As Canada marks the 100th anniversary of the Great War this year, the exhibit delves into yet another small local pocket of people who served — the students and faculty of the city’s college. The tales of young men who dropped their lives as students to serve are told through archived photos, documents and Camp Hughes artifacts.
“Going through the archives, it’s very interesting to see how close and tight-knit the college was,” Tsukamoto said. “These intimate relationships these students had with each other … all these students had such high hopes and prospects and ambitions and ideas of what the war would mean.”
More than 500 students, staff and alumni — including two from the very first year of classes at the college in 1899 — joined the war effort, according to Tsukamoto.
Like Campbell, fellow college student Arthur Hosie had an equally tragic and ironic death.
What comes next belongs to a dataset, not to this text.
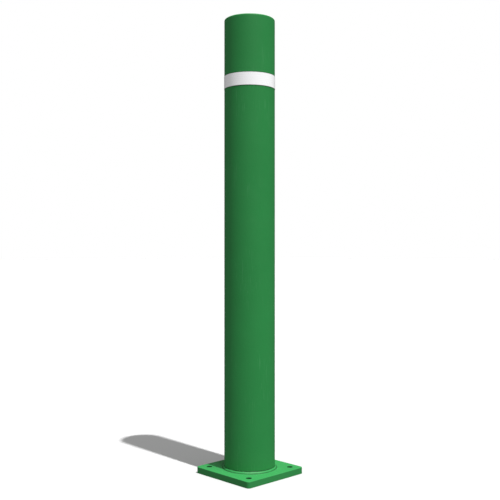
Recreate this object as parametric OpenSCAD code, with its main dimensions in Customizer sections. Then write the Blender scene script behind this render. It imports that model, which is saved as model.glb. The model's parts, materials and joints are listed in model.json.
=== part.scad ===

The matriculation and music student led three separate attacks at Regina Trench where all his men around him died or were severely wounded. After the attacks subsided, Hosie was killed by a sniper bullet while tending to one of the hurt soldiers.
The following year, in 1917, his brother Robert was awarded the Military Cross for bringing in wounded soldiers under heavy shell fire on the Somme front. However, he died in March of that year after a dramatic decline in health which was documented in the pages of the Brandon Daily Sun. He was first described as “slightly wounded,” then “seriously ill,” then “dangerously ill” and on March 3, he had reportedly “died of wounds.”
Checking casualty lists in the newspaper became a normal, daily routine for Brandonites. When bigger, more heated battles took place overseas, newspapers, including the Sun, would publish a morning list and an evening list.
It’s unclear how Robert Hosie died, Tsukamoto said, but based on the how his health declined, it’s possible he died from a backfired gas attack.
“Brandon College and the Great War” is on display in the Tommy McLeod Curve Gallery in the John E. Robbins Library at BU until Dec. 31. A reception to officially open the exhibition will be held tonight at 7 p.m. It is open to the public.